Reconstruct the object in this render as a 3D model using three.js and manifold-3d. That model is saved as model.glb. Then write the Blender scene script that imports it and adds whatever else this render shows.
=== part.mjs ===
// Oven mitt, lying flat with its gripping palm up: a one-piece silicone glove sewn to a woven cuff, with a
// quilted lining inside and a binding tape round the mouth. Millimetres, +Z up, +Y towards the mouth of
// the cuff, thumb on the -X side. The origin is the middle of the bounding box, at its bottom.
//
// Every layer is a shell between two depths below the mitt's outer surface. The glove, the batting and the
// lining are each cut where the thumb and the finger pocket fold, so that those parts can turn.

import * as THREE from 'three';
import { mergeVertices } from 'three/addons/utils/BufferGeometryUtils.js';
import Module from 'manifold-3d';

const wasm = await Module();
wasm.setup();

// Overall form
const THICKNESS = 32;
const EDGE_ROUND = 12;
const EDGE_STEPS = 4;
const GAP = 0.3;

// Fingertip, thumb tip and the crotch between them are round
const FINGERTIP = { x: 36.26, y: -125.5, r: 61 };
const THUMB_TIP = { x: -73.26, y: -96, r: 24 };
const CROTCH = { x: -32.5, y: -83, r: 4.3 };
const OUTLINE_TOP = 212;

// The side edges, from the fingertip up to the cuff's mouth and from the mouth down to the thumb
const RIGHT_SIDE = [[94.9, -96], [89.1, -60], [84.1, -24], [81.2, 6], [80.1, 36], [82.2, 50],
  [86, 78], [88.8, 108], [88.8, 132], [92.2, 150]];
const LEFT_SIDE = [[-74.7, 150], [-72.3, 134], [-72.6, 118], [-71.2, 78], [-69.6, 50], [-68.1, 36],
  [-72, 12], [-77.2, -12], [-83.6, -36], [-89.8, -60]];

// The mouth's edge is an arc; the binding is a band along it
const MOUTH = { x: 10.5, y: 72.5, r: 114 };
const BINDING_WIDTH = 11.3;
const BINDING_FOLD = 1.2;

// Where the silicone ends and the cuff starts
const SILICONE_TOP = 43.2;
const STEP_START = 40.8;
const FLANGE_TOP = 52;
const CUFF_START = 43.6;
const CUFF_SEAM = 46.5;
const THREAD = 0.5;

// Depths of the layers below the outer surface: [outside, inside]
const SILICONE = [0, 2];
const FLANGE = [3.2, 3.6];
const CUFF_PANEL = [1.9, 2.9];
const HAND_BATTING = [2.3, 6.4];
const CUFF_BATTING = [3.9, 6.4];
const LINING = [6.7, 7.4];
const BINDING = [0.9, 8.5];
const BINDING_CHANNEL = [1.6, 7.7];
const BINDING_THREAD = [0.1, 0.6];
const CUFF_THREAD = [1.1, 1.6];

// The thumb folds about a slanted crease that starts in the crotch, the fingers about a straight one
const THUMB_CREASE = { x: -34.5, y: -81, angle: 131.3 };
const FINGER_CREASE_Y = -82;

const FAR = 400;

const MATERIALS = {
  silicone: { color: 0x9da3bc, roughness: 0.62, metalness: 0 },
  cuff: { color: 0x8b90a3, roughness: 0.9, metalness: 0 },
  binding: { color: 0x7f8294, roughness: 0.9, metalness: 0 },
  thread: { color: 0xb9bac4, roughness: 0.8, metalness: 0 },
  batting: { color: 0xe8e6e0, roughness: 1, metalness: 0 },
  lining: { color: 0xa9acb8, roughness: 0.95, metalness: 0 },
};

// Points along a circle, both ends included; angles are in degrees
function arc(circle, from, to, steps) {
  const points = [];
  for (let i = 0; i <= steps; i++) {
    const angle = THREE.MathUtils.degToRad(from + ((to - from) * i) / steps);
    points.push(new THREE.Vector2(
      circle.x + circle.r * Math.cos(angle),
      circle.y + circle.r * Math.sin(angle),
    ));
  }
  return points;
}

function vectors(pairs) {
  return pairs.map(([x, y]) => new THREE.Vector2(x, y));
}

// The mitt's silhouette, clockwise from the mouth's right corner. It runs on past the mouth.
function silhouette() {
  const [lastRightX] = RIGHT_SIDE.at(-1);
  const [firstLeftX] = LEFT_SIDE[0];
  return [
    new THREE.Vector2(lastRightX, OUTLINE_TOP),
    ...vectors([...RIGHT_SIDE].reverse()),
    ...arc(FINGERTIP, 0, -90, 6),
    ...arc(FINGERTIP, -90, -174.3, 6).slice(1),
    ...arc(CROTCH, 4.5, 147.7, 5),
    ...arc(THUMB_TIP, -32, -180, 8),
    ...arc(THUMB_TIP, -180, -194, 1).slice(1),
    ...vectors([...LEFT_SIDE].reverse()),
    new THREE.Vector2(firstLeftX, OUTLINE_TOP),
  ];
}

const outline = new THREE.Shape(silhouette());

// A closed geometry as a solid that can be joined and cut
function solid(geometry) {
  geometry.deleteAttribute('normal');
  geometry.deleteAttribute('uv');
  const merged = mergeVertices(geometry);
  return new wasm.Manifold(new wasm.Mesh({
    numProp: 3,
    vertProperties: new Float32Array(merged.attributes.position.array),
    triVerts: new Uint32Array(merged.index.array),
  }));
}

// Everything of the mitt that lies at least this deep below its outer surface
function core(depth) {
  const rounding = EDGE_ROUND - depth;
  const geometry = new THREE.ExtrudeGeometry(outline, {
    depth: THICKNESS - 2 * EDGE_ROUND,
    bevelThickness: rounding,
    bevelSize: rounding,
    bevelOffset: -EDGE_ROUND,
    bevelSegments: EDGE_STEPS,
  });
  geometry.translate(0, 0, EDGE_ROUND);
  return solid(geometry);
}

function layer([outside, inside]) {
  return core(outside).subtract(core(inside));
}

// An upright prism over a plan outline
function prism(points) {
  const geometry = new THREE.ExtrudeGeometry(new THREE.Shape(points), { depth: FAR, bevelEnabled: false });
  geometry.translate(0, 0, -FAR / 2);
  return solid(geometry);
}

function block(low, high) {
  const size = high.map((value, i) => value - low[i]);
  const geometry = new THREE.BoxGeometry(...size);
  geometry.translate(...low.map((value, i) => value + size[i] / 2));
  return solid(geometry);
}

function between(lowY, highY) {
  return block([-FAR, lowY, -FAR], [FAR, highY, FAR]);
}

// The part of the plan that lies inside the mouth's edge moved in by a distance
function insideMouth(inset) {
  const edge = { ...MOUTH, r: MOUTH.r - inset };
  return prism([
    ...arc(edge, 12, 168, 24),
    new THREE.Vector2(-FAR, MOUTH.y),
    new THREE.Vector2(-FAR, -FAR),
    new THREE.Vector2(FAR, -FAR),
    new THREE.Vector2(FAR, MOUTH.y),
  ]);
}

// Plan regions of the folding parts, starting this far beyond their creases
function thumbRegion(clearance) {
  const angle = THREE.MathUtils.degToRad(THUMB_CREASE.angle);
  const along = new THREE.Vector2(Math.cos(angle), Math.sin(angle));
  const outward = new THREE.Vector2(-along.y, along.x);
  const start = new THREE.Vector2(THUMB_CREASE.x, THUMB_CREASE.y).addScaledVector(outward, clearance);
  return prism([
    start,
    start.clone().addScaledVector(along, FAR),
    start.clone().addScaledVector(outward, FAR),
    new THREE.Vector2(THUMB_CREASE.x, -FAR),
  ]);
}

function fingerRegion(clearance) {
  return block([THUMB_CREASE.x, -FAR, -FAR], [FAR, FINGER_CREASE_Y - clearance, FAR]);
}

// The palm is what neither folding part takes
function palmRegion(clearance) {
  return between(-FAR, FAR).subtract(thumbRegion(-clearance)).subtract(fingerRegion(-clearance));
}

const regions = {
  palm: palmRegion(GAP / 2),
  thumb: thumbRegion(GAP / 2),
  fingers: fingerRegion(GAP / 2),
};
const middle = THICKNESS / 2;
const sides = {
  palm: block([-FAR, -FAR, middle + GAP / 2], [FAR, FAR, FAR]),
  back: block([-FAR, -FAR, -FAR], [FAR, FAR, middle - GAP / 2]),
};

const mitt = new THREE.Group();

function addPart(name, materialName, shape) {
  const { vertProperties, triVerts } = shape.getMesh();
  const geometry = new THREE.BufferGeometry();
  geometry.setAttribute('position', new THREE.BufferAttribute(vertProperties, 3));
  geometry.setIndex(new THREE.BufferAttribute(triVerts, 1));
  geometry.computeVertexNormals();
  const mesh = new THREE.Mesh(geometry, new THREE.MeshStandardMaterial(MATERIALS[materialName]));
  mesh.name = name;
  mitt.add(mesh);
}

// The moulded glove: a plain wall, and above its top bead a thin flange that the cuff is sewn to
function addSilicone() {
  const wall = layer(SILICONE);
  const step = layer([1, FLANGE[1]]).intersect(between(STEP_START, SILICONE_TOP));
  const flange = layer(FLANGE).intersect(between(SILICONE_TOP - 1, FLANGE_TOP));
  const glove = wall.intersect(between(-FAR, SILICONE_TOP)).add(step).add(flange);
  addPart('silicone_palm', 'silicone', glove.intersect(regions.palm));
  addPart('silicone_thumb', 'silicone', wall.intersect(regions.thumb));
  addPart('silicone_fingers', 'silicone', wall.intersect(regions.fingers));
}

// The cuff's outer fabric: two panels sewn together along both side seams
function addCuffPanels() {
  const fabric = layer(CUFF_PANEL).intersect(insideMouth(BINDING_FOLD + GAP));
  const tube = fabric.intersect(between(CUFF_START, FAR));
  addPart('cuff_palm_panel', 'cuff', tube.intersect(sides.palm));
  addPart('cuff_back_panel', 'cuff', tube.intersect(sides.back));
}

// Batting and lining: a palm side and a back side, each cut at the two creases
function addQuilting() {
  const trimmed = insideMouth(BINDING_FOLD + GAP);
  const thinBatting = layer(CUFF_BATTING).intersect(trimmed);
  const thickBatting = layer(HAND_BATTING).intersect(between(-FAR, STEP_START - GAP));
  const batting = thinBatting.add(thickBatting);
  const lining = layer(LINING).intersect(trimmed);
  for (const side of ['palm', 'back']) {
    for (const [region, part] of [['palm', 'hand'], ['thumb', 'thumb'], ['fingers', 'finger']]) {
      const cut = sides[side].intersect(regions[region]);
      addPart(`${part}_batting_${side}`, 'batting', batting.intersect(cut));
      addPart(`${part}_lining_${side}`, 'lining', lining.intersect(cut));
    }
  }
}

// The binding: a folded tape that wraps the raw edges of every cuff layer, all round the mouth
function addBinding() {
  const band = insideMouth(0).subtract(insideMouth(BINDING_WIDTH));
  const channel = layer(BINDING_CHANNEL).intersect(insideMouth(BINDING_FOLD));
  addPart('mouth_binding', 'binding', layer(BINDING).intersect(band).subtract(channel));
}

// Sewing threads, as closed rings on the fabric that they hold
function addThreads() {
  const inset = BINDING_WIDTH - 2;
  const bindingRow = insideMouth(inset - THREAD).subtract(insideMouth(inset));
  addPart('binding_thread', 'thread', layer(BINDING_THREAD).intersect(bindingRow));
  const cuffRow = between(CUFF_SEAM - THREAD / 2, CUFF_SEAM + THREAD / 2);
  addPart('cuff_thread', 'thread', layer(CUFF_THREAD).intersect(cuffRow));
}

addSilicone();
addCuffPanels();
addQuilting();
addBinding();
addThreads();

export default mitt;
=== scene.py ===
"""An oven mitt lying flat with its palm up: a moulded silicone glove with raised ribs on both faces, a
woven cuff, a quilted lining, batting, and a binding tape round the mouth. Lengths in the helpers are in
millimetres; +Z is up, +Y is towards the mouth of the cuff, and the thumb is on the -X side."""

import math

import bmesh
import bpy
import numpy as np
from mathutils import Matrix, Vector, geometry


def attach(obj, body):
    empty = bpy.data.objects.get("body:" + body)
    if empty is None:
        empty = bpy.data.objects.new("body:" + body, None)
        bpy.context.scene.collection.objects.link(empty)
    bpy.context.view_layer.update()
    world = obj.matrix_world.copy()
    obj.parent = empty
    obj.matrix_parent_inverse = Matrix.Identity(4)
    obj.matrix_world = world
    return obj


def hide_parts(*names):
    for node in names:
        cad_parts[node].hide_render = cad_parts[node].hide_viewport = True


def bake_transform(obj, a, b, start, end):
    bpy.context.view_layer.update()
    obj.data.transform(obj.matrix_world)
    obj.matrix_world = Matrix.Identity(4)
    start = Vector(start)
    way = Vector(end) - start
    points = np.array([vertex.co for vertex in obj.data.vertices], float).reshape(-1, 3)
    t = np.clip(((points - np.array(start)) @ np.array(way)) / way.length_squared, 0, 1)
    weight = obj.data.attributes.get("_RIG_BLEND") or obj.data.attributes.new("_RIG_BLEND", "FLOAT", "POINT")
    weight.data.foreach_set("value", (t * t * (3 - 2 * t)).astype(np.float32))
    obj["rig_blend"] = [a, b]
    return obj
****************
* Exercise objective *
Going down the listing above, begin printing at the line with "that they hold" and finish with the line with "start = Vector(start)", exactly as they appear.

* Reply *
// Sewing threads, as closed rings on the fabric that they hold
function addThreads() {
  const inset = BINDING_WIDTH - 2;
  const bindingRow = insideMouth(inset - THREAD).subtract(insideMouth(inset));
  addPart('binding_thread', 'thread', layer(BINDING_THREAD).intersect(bindingRow));
  const cuffRow = between(CUFF_SEAM - THREAD / 2, CUFF_SEAM + THREAD / 2);
  addPart('cuff_thread', 'thread', layer(CUFF_THREAD).intersect(cuffRow));
}

addSilicone();
addCuffPanels();
addQuilting();
addBinding();
addThreads();

export default mitt;
=== scene.py ===
"""An oven mitt lying flat with its palm up: a moulded silicone glove with raised ribs on both faces, a
woven cuff, a quilted lining, batting, and a binding tape round the mouth. Lengths in the helpers are in
millimetres; +Z is up, +Y is towards the mouth of the cuff, and the thumb is on the -X side."""

import math

import bmesh
import bpy
import numpy as np
from mathutils import Matrix, Vector, geometry


def attach(obj, body):
    empty = bpy.data.objects.get("body:" + body)
    if empty is None:
        empty = bpy.data.objects.new("body:" + body, None)
        bpy.context.scene.collection.objects.link(empty)
    bpy.context.view_layer.update()
    world = obj.matrix_world.copy()
    obj.parent = empty
    obj.matrix_parent_inverse = Matrix.Identity(4)
    obj.matrix_world = world
    return obj


def hide_parts(*names):
    for node in names:
        cad_parts[node].hide_render = cad_parts[node].hide_viewport = True


def bake_transform(obj, a, b, start, end):
    bpy.context.view_layer.update()
    obj.data.transform(obj.matrix_world)
    obj.matrix_world = Matrix.Identity(4)
    start = Vector(start)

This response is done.